Pope Francis backing same sex unions isn't a surprise. But it's still a big deal

I had no advance knowledge either of Evgeny Afineevsky’s documentary, Francesco, or the interview in it that contains Pope Francis’ new formulation of his earlier position on same-sex civil unions. However, it didn’t come as a surprise to me. Anyone with any pastoral experience knows that in dealing with an individual’s personhood, you start from where they are. Given a very gay and very closeted episcopate in many countries, for whom serene and adult conversation about these things has, until recently, been almost impossible, the question has largely been: how long would it take for the basic good sense of the majority of Catholic people and what they have learned about human sexuality to percolate upwards so that senior clergy needn’t be frightened of it? And it is here that Pope Francis has been so good. He clearly isn’t frightened of the issue.

This was apparent to me when he called me by phone to affirm me in my priesthood, nullifying an attempt that had been made to remove my clerical status because I’m an openly gay man. “Soy el Papa Francisco,” came the voice on the other end of the line, out of the blue, on a July afternoon in 2017. And then this: “I want you to walk with deep interior freedom, following the spirit of Jesus. And I give you the power of the keys. Do you understand? I give you the power of the keys.”

When friends yesterday started to bombard me with news links to the story that Pope Francis had stated his support for same-sex civil unions, I experienced both surprise and surprise at the surprise. As I see it, what he said is both something not especially new and yet genuinely “a big deal”. Not especially new in that it was well known that, prior to becoming Pope, the then archbishop Bergoglio had proposed same-sex civil unions during the debate about same-sex marriage in Argentina in 2010. That was at the time a very brave position: the Vatican had specifically and publicly forbidden Catholics from supporting any form of recognition of same-sex relationships, even as a “lesser evil” to supporting same-sex marriage. Since becoming Pope, Francis had referred to his Buenos Aires position in interviews on a number of occasions, though not, as far as I’m aware, on camera.

So why are these latest comments “a big deal”? In part because the holy father is clearly representing such civil unions as a good and desirable thing, to be actively promoted, rather than a lesser evil. And second, because he affirms the rightness of same-sex couples forming a family and being part of the family of the church. This will evidently create waves in countries where homosexuality is illegal, as well as causing heartache to conservative Americans who have sought legal exemption from the employment of same-sex couples who have entered into civil unions. While only apparently a tiny shift with regards to the “lesser evil” view, Francis’s position is inconceivable for someone who believes same-sex acts to be mortal sins, leading those involved to go to hell. If you believed those things you would seek to break up such couples, not stabilise them.

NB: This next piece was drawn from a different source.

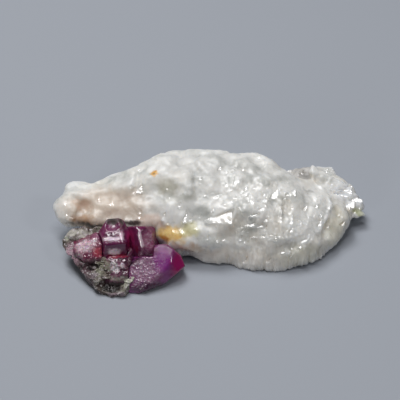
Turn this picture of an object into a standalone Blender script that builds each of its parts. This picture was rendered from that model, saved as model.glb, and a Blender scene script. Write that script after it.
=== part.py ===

From which we can deduce that Pope Francis does not believe those things. And here I want to express my surprise at the surprise. I think the English-speaking world, with its enlightened and Protestant assumptions about how religious teaching works, doesn’t really grasp how the discussion of LGBT people in the Catholic church has been panning out. There are no major points of doctrine at stake, nothing in the creeds, putting at risk the shape of our salvation. And there are no real scruples about the apparently hostile biblical texts, since fundamentalist readings are, in any case, officially disapproved by church authority.

The presenting issue is one of anthropology, and is fairly simple: either it is true that being gay or lesbian is a vicious or pathological form of a humanity which is only authentically heterosexual; or it is true that being gay or lesbian is simply something that is a non-pathological minority variant in the human condition. If the former, then “giving in” to being gay or lesbian is to follow the path of your objective disorder, and ultimately to exclude yourself from grace. If the latter, then becoming who you are starts from who you find yourself to be, including your sexual orientation, and the appropriate humanisation of your sexual desire will be worked out in appropriate relationships over time.

Some commentators have been quick to point to the distinction between same-sex civil unions and marriage, saying that the one is possible for Catholics while the other never will be. I think that’s a bit of a canard. As a priest who has been privileged to be a witness at several same-sex ceremonies, where on each occasion the couple gave their own title to what they were doing, I would say this: let the cake rise before you put on the icing. The cake in question is our shared culture and knowledge concerning publicly lived and legal same-sex couplings.

The important thing has been the achievement of legal guarantees for stable living. Soon the first generation of gay and lesbian kids for whom civil marriage was never an impossibility will reach marriageable age. That we have the cake, and the Pope’s affirmation that we should have it, is wonderful. The discussion about the shape and colour of the icing will no doubt be all that and more.

James Alison is a Catholic priest and theologian.